VSAT communication links, in their current state, are needlessly insecure. It is therefore essential that the maritime industry conducts a review of its entire security process, including infrastructure, interface and protocols. This may begin by simply segmenting the network infrastructure and applying security hardening to the system. This is of course only the beginning; the increased level of risk is resulting in maritime turning away from networked systems and therefore not achieving the efficiency benefits. Instead, by integrating security across the maritime industry, vessels could be able to utilise the latest technologies with a vastly reduced level of risk.

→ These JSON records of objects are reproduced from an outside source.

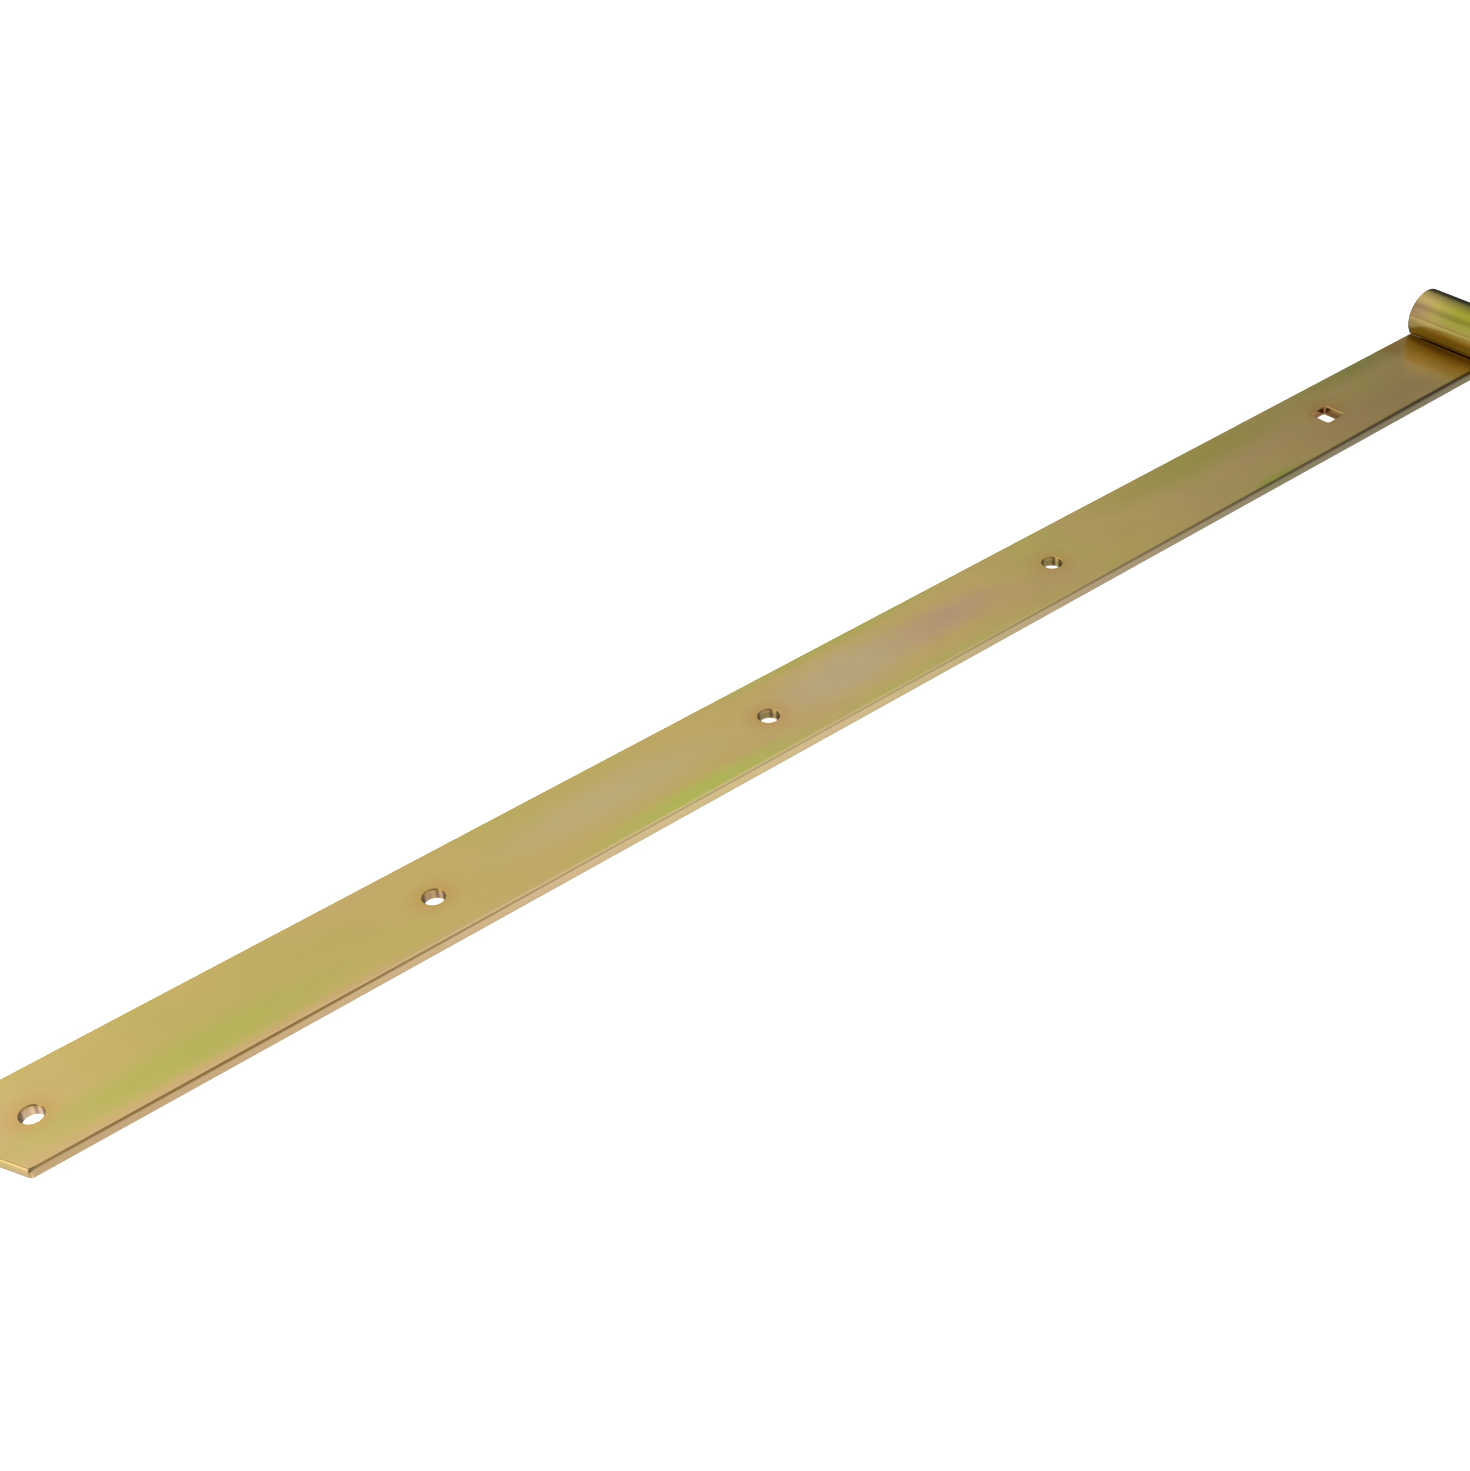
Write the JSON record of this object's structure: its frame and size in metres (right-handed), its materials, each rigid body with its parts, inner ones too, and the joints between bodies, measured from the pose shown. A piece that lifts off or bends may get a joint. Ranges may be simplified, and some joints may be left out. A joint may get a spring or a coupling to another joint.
{
  "type": "strap hinge",
  "caption": "Long flat steel strap with its end rolled into an eye, turning and lifting off on the riveted pin of a flush screw-on pintle plate.",
  "frame": {"origin": "on the strap's back face, straight below the eye's axis, midway across the strap's width", "axes": "+X from the strap's nose towards the pintle plate, +Y along the pin towards its free tip (up when fitted), +Z out of the gate's face"},
  "size_m": [0.7625, 0.0499, 0.022],
  "materials": {
    "strap_zinc": "satin yellow chromated zinc plate with soft green and rose tints",
    "plate_zinc": "satin yellow chromated zinc plate on pressed steel",
    "pin_zinc": "turned steel bar, yellow chromated zinc plate",
    "ring_zinc": "pressed steel ring, yellow chromated zinc plate"
  },
  "bodies": {
    "pintle": {"pintle_plate": "plate_zinc", "pintle_pin": "pin_zinc"},
    "ring": {"wear_ring": "ring_zinc"},
    "leaf": {"strap": "strap_zinc"}
  },
  "joints": [
    {"name": "swing", "type": "hinge", "parent": "pintle", "child": "ring", "pos_m": [0, 0, 0.011], "axis": [0, 1, 0], "range_deg": [0, 180]},
    {"name": "lift_off", "type": "slide", "parent": "ring", "child": "leaf", "axis": [0, 1, 0], "range_m": [0, 0.045]}
  ]
}
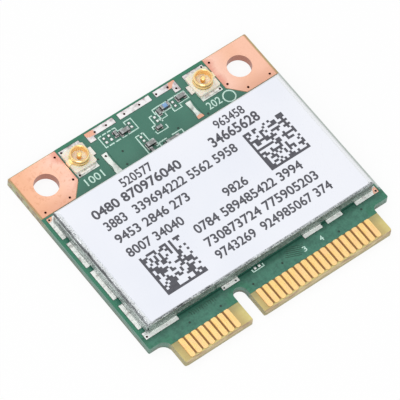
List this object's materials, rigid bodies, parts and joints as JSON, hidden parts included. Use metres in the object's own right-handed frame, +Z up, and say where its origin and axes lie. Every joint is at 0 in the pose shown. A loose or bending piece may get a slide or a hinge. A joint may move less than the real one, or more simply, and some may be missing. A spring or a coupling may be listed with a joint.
{
  "type": "wireless network card",
  "caption": "Half-size plug-in wireless network card with a gold edge connector, a shielded radio, coaxial antenna sockets and plated screw corners.",
  "frame": {"origin": "middle of the board's outline, on the surface that the card lies on", "axes": "+X along the contact edge with the short group of contacts at -X, +Y from the contacts to the screw holes, +Z up from the component side"},
  "size_m": [0.0298, 0.0266, 0.0027],
  "materials": {
    "blue_ferrite": "blue chip coating",
    "can_metal": "lid metal",
    "ceramic": "chip ceramic",
    "copper": "bare copper foil",
    "gold": "gold plate",
    "green_lacquer": "green solder lacquer",
    "laminate": "bare glass-epoxy laminate",
    "mould_black": "moulding compound",
    "paper": "white label stock",
    "shield_tin": "tinned sheet",
    "socket_plastic": "moulded, satin",
    "tin": "solder"
  },
  "bodies": {
    "root": {"amplifier_main_body": "mould_black", "amplifier_main_leads": "tin", "amplifier_second_body": "mould_black", "amplifier_second_leads": "tin", "antenna_filter_body": "ceramic", "antenna_filter_ends": "tin", "antenna_pads_main": "tin", "antenna_pads_second": "tin", "antenna_socket_main_base": "socket_plastic", "antenna_socket_main_pin": "gold", "antenna_socket_main_shell": "gold", "antenna_socket_second_base": "socket_plastic", "antenna_socket_second_pin": "gold", "antenna_socket_second_shell": "gold", "balun_bodies": "ceramic", "balun_ends": "tin", "band_filter_bodies": "ceramic", "band_filter_ends": "tin", "capacitor_bodies": "ceramic", "capacitor_ends": "tin", "chip_lands": "tin", "circuit_board": "laminate", "contacts_bottom_long": "gold", "contacts_bottom_short": "gold", "contacts_top_long": "gold", "contacts_top_short": "gold", "crystal_base": "ceramic", "crystal_leads": "tin", "crystal_lid": "can_metal", "edge_pad_left": "tin", "edge_pad_middle": "tin", "edge_pad_right": "tin", "front_bare_lands": "tin", "ground_pad_left": "copper", "ground_pad_right": "copper", "inductor_body": "blue_ferrite", "inductor_ends": "tin", "inner_capacitor_bodies": "ceramic", "inner_capacitor_ends": "tin", "label": "paper", "memory_chip_body": "mould_black", "memory_chip_leads": "tin", "power_coil_body": "mould_black", "power_coil_ends": "tin", "radio_chip_body": "mould_black", "radio_chip_heat_land": "tin", "radio_chip_leads": "tin", "regulator_body": "mould_black", "regulator_leads": "tin", "shield_can": "shield_tin", "shield_pads_back": "tin", "shield_pads_front": "tin", "shield_pads_left": "tin", "shield_pads_right": "tin", "side_strip_left": "tin", "side_strip_right": "tin", "solder_mask_bottom": "green_lacquer", "solder_mask_top": "green_lacquer"}
  },
  "joints": []
}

Once secure technology is sourced, stakeholders have the opportunity to undertake continuous security assessments, providing staff with the security training necessary to effectively protect critical environments against attack. With threat actors continuing to target connected systems, particularly within maritime, we expect to witness a shift where cybersecurity measures are no longer seen as a burden, but rather as an enabler of productivity, efficiency and safety.
The maritime industry sits on a knife-edge. On one side, we see the potential for growing levels of efficiency through networked technology; on the other, a regression to legacy systems to ensure continuous uptime. It is now possible for the maritime industry to combine both of these essential elements – the key is effective security.